Minggu, 06 November 2016

Nasional

Seputar Hari Sumpah Pemuda

Konggres Pemuda ke II  26-28 Oktober 1928 itu benar-benar dirancang dan diselenggarakan oleh kaum muda. Soegondo Djojopoespito sebagai ketua konggres baru berusia 23 tahun, sekretaris yang dipercayakan kepada Muhammad Yamin lebih tua sedikit yakni 25 tahun.  Amir Syarifoedin Harahap sebagai bendahara mungkin yang termuda baru 21 tahun. Bung Karno yang berusia 27 tahun sudah termasuk tua dan sudah menjadi ketua Partai Nasional Indonesia, jadi tidak menjadi peserta Konggres Pemuda II.

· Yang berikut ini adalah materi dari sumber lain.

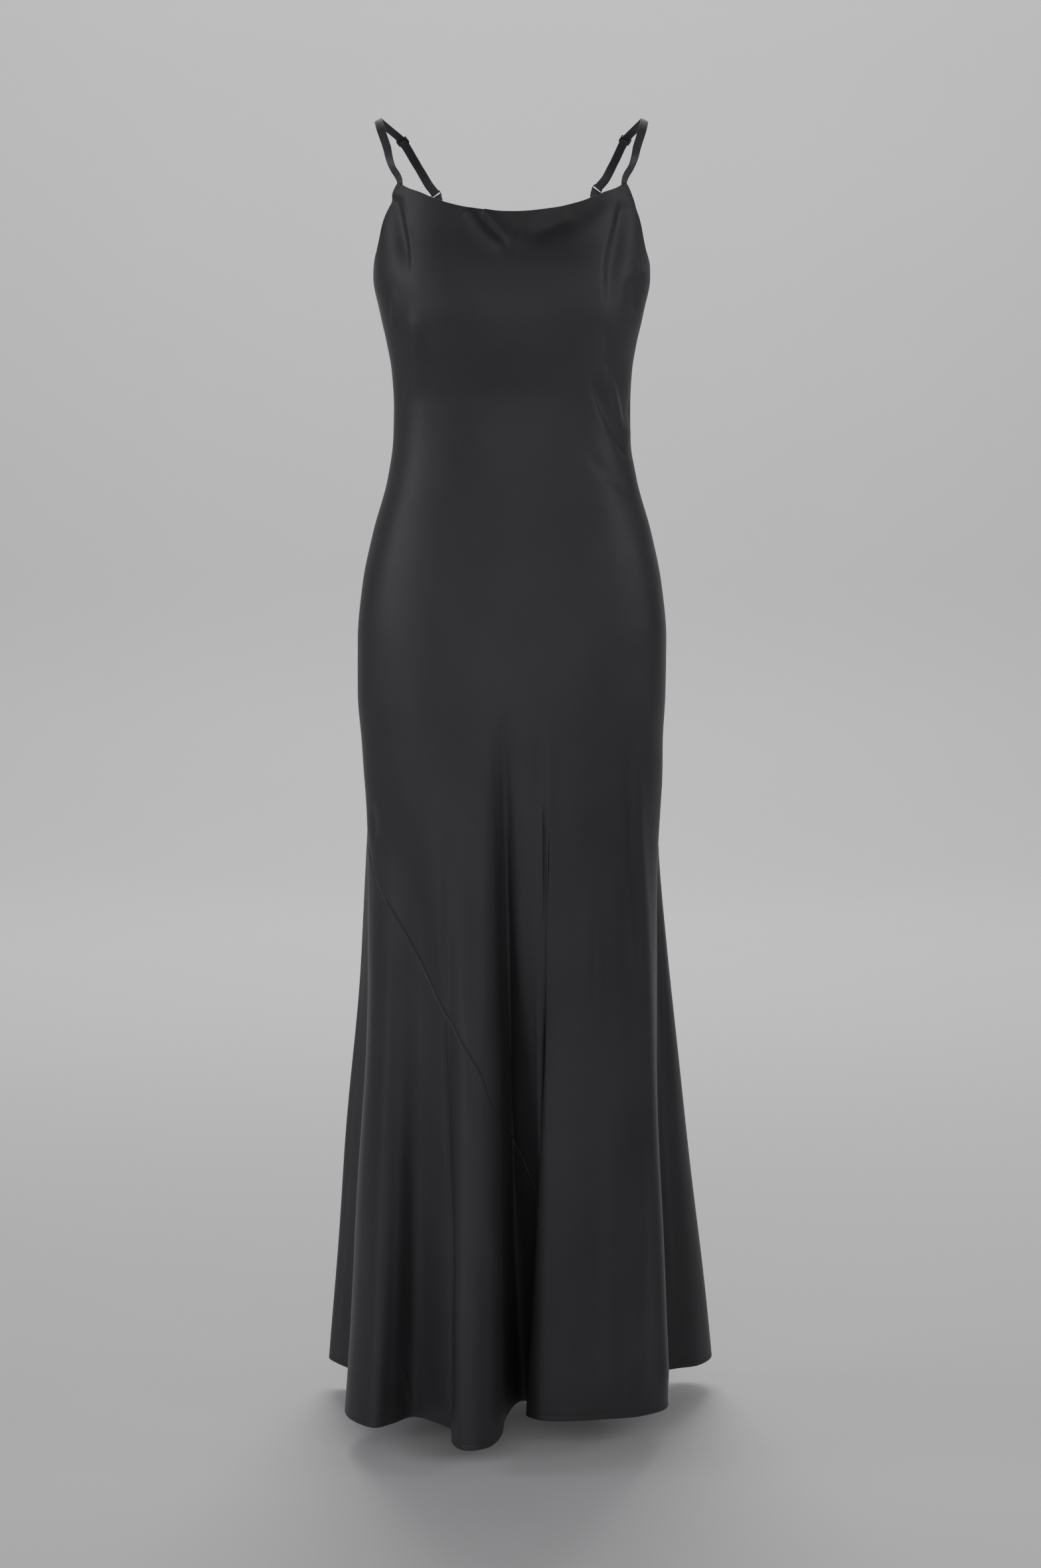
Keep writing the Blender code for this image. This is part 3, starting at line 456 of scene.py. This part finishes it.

Dalam rumusan Sumpah Pemuda yang menjadi masalah adalah soal Bahasa.  Kala itu yang dimaksud Bahasa Indonesia adalah Bahasa Melayu Riau yang penuturnya hanya berjumlah ratusan ribu orang. Peserta konggres terutama orang-orang Jawa belum fasih atau belum bisa berbahasa Indonesia, sehingga Bahasa pengantarnya kebanyakan pakai Bahasa Belanda. Pengamat Belanda juga menilai Soegondo Djojopoespito tidak berwibawa dalam memimpin rapat karena tertatih-tatih dalam berbicara Bahasa Indonesia.

Rumusan Sumpah Pemuda  hasil konggres pada butir ke tiga tidak menyatakan berbahasa yang  satu, Bahasa Indonesia, tetapi menjunjung Bahasa persatuan, Bahasa Indonesia.  Soal Bahasa ini, Mohammad Roem  yang juga peserta konggres pernah mengatakan kepada orang Belanda, kalau Bahasa Indonesa dapat menjadi Bahasa nasional dan Bahasa resmi, karena adanya pengorbanan orang Jawa.  Orang Belanda sendiri salah satunya Pastoor Van Lith berpendapat kalau Bahasa Jawa akan menjadi Bahasa nasional di kemudian hari, karena Bahasa Jawa tingkatnya tinggi dan sudah kaya kosa kata. Tapi Bung Karno pribadi  tidak setuju Bahasa Jawa menjadi Bahasa nasional, karena adanya tingkatan Bahasa, antara ngoko(bicara sesama tingkatannya), kromo/kromo inggil (Bahasa pembicaraan dengan orang yang lebih tua atau orang yang dihormati).

Pejuang perintis kemerdekaan yang notabene lulusan pendidikan Belanda sudah menjadikan Bahasa Belanda sebagai bahasa akademik,  pergaulan dan Bahasa potilik.  Muhammad Roem dalam buku Bunga Rampai Sumpah terbitan Balai Pustaka tahun 1978 mengatakan masih bicara bahasa Belanda dengan istrinya dan anak-anaknya.  Berbahasa Jawa dengan ibu mertuanya yang wafat tahun 1976.
Berbeda dengan Muhammad Yamin yang memang sastrawan, orang Sumatera yang akrab dengan Bahasa Melayu, maka beliau yang paling lancar berbahasa Indonesia. Jadi tepatlah beliau menjadi perumus hasil Konggres Pemuda II, yang intinya menghasilkan Sumpah Pemuda:
Pertama  :   Kami Poetera dan Poeteri Indonesia mengakoe bertoempah Darah yang satoe, Tanah Indonesia,
Kedoea    : Kami Poetera dan Poeteri Indonesia mengakoe berbangsa satoe, bangsa Indonesia.
Ketiga       : Kami Poetera dan Poeteri Indonesia mendjoendjoeng Bahasa Persatoean, Bahasa Indonesia.